Joanne of Eats well with others also didn’t like the book that much, but she did enjoy the chapter on the Marathon du Medoc. I actually agree with her that it was one of the best chapters in the book. Being a runner herself she was amazed by the heavy meal the runners had the day before the race, but since she wasn’t going to run any time soon, she made Macaronis et Fromage Avec Des Champignons (Macaroni and Cheese with Gruyere and Mushrooms) a “play on the macaroni and cheese we all know and love. I don’t know about you, but I think this is perfect comfort food!

Seventh level

Beth of Seventh Level of boredom really enjoyed the book, despite the fact that at first it struck her “as an arrogant account of one man’s travels through France on a no-holds-barred mission to eat and get drunk, with a seemingly limitless line of credit”.  She actually found the meal that Mayle had in Bresse very inspiring, so she cooked the kind of dish I always associate with French bistro cooking,  Poulet a la creme (chicken with cream). She suggests you eat this the minute you make it and I couldn’t agree more!

Chicken with creme and mushrooms

Maria of Organically Cooked liked the book and found that the French have many similarities with the Greeks living in Crete. She notices that “they both love smoking and find it frigging hard to obey the recently introduced smoking bans in their countries. Then they both love their long extended lunches and siestas. They both also take pride in their institutions, which may sound a little old-fashioned in some ways, as if they have not moved on with the times, but hey, that’s the Greeks (or the French) for you”. I would also add that they both take great pride in their cuisine. Anyway, Maria left her Mediterranean diet aside for a while and made Chicken with creme and mushrooms, also inspired by Mayle’s meal in Bresse. She tried to get hold of an excellent quality chicken and to make do with ingredients that were available in her part of the world and from what I see the results were excellent!

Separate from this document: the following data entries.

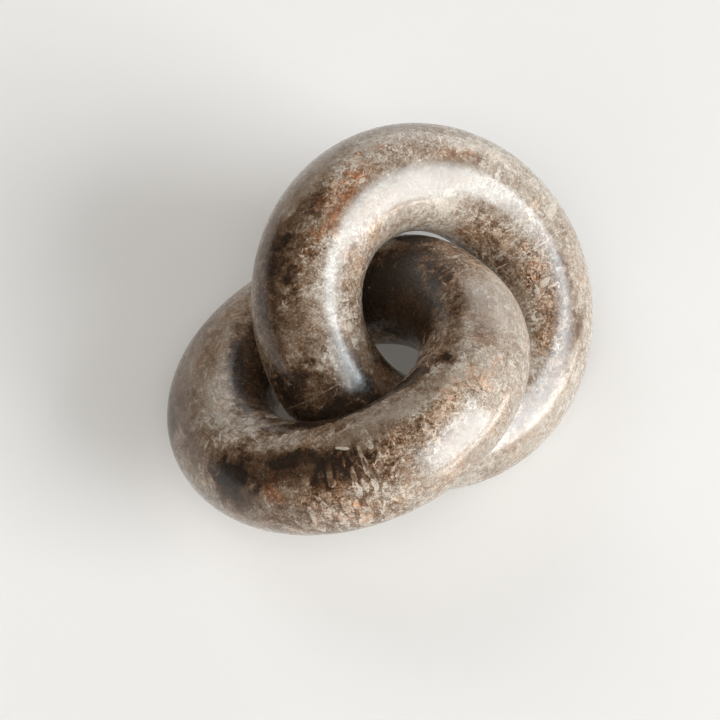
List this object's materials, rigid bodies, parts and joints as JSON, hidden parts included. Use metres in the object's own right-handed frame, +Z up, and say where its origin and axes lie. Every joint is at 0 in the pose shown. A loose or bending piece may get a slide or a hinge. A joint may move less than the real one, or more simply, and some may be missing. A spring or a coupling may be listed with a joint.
{
  "type": "marble chain sculpture",
  "caption": "Thick polished marble rings looped through each other like chain links, with a bonded saw cut. Lies on a table or shelf as an ornament or paperweight.",
  "frame": {"origin": "on the table, under the middle of the sculpture", "axes": "+X along the line of centres, from the whole link to the split link; +Y towards the raised side of the split link; +Z up"},
  "size_m": [0.1832, 0.126, 0.0893],
  "materials": {
    "whole_link_marble": "polished",
    "split_link_marble": "polished",
    "stone_resin": "polished flush"
  },
  "bodies": {
    "whole_link": {"whole_link": "whole_link_marble"},
    "split_link": {"split_link_upper_half": "split_link_marble", "split_link_lower_half": "split_link_marble", "outer_resin_joint": "stone_resin", "inner_resin_joint": "stone_resin"}
  },
  "joints": [
    {"name": "link_fold", "type": "hinge", "parent": "whole_link", "child": "split_link", "pos_m": [0, 0, 0.04467], "axis": [1, 0, 0], "range_deg": [0, 61.5]}
  ]
}
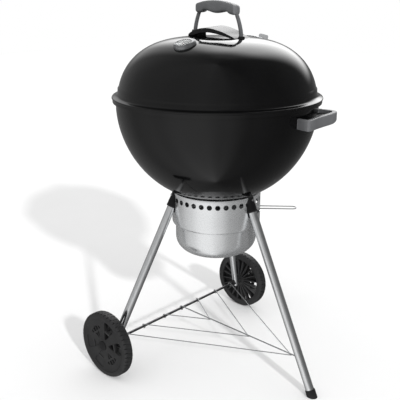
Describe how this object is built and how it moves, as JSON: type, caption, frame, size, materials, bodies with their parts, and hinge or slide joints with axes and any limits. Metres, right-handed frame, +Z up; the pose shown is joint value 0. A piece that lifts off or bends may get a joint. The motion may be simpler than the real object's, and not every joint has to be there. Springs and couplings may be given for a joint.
{
  "type": "kettle charcoal grill",
  "caption": "Round black kettle charcoal grill with a domed lid on three tube legs, with wheels, a wire bottom rack and a perforated ash catcher.",
  "frame": {"origin": "on the floor, under the middle of the bounding box", "axes": "+Z up; the front leg points along -Y; the wheel axle lies along X"},
  "size_m": [0.6682, 0.7128, 1.0585],
  "materials": {
    "black_enamel": "gloss",
    "grey_plastic": "satin",
    "black_steel": "satin",
    "screw_steel": "satin",
    "black_plastic": "satin",
    "leg_steel": "satin",
    "dark_steel": "satin",
    "wire_steel": "satin",
    "grate_steel": "gloss",
    "ash_aluminium": "satin",
    "plate_aluminium": "satin",
    "dial_face": "satin",
    "lens_glass": "gloss",
    "needle_red": "satin"
  },
  "bodies": {
    "stand": {"bowl_shell": "black_enamel", "bowl_handle_front": "grey_plastic", "bowl_handle_rear": "grey_plastic", "handle_plate_front": "black_steel", "handle_plate_rear": "black_steel", "bowl_handle_screws": "screw_steel", "grate_brackets": "dark_steel", "leg_sockets": "black_steel", "leg_collars": "black_plastic", "leg_buttons": "screw_steel", "leg_front": "leg_steel", "leg_left": "leg_steel", "leg_right": "leg_steel", "foot_cap": "black_plastic", "leg_plugs": "black_plastic", "axle": "dark_steel", "axle_spacers": "black_plastic", "rack_spine": "wire_steel", "rack_wire_inner": "wire_steel", "rack_wire_middle": "wire_steel", "rack_wire_outer": "wire_steel", "charcoal_grate": "dark_steel", "cooking_grate": "grate_steel", "ash_ring": "ash_aluminium"},
    "ash_bucket": {"ash_bucket": "ash_aluminium"},
    "cleaner": {"sweeper_shaft": "dark_steel", "sweeper_blades": "dark_steel", "vent_lever": "wire_steel"},
    "flap_left": {"grate_flap_left": "grate_steel"},
    "flap_right": {"grate_flap_right": "grate_steel"},
    "lid": {"lid_shell": "black_enamel", "lid_handle_rod": "grey_plastic", "lid_handle_grip": "grey_plastic", "lid_handle_nuts": "screw_steel", "lid_foot_block": "black_plastic", "lid_heat_shield": "black_enamel", "thermometer_case": "plate_aluminium", "thermometer_dial": "dial_face", "thermometer_lens": "lens_glass", "thermometer_stem": "screw_steel", "damper_rivet": "screw_steel"},
    "needle": {"thermometer_needle": "needle_red"},
    "damper": {"lid_damper_disc": "plate_aluminium", "lid_damper_tab": "grey_plastic"},
    "wheel_left": {"wheel_left": "black_plastic", "hubcap_left": "black_plastic"},
    "wheel_right": {"wheel_right": "black_plastic", "hubcap_right": "black_plastic"}
  },
  "joints": [
    {"name": "lid_lift", "type": "slide", "parent": "stand", "child": "lid", "axis": [0, 0, 1], "range_m": [0, 0.35]},
    {"name": "needle_turn", "type": "hinge", "parent": "lid", "child": "needle", "pos_m": [-0.16014, -0.00208, 0.9594], "axis": [-0.3016, -0.0478, 0.9522], "range_deg": [0, 240]},
    {"name": "damper_turn", "type": "hinge", "parent": "lid", "child": "damper", "pos_m": [0.16599, 0.02329, 0.9539], "axis": [0.3285, 0, 0.9445], "range_deg": [0, 45]},
    {"name": "vent_sweep", "type": "hinge", "parent": "stand", "child": "cleaner", "pos_m": [0, 0.02329, 0.48], "axis": [0, 0, 1], "range_deg": [-25, 25]},
    {"name": "flap_left_hinge", "type": "hinge", "parent": "stand", "child": "flap_left", "pos_m": [-0.145, 0.02329, 0.776], "axis": [0, 1, 0], "range_deg": [0, 95]},
    {"name": "flap_right_hinge", "type": "hinge", "parent": "stand", "child": "flap_right", "pos_m": [0.145, 0.02329, 0.776], "axis": [0, -1, 0], "range_deg": [0, 95]},
    {"name": "bucket_drop", "type": "slide", "parent": "stand", "child": "ash_bucket", "axis": [0, 0, -1], "range_m": [0, 0.15]},
    {"name": "wheel_left_spin", "type": "hinge", "parent": "stand", "child": "wheel_left", "pos_m": [-0.3117, 0.17049, 0.0983], "axis": [1, 0, 0], "continuous": true},
    {"name": "wheel_right_spin", "type": "hinge", "parent": "stand", "child": "wheel_right", "pos_m": [0.3117, 0.17049, 0.0983], "axis": [1, 0, 0], "continuous": true}
  ]
}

Simona from Briciole , an Italian-English blog, was inspired by the chapter dedicated to the wine auction in Burgundy. Although she doesn’t like wine that much, she was intrigued by the puff pastry nuggets Mayle tried together there, so she made Gougères a la Gouda. And guess what, the Gouda she used she made herself too! Now HOW COOL IS THAT!?

Gratin Savoyarde

Porc a la Normandie

Judy of Judy’s Gross Eats liked the book and particularly the chapter on the Marathon du Medoc. So she cooked up not one but two dishes: a gratin Savoyarde and Porc a la Normandie. Unfortunately she doesn’t give us any of these recipes!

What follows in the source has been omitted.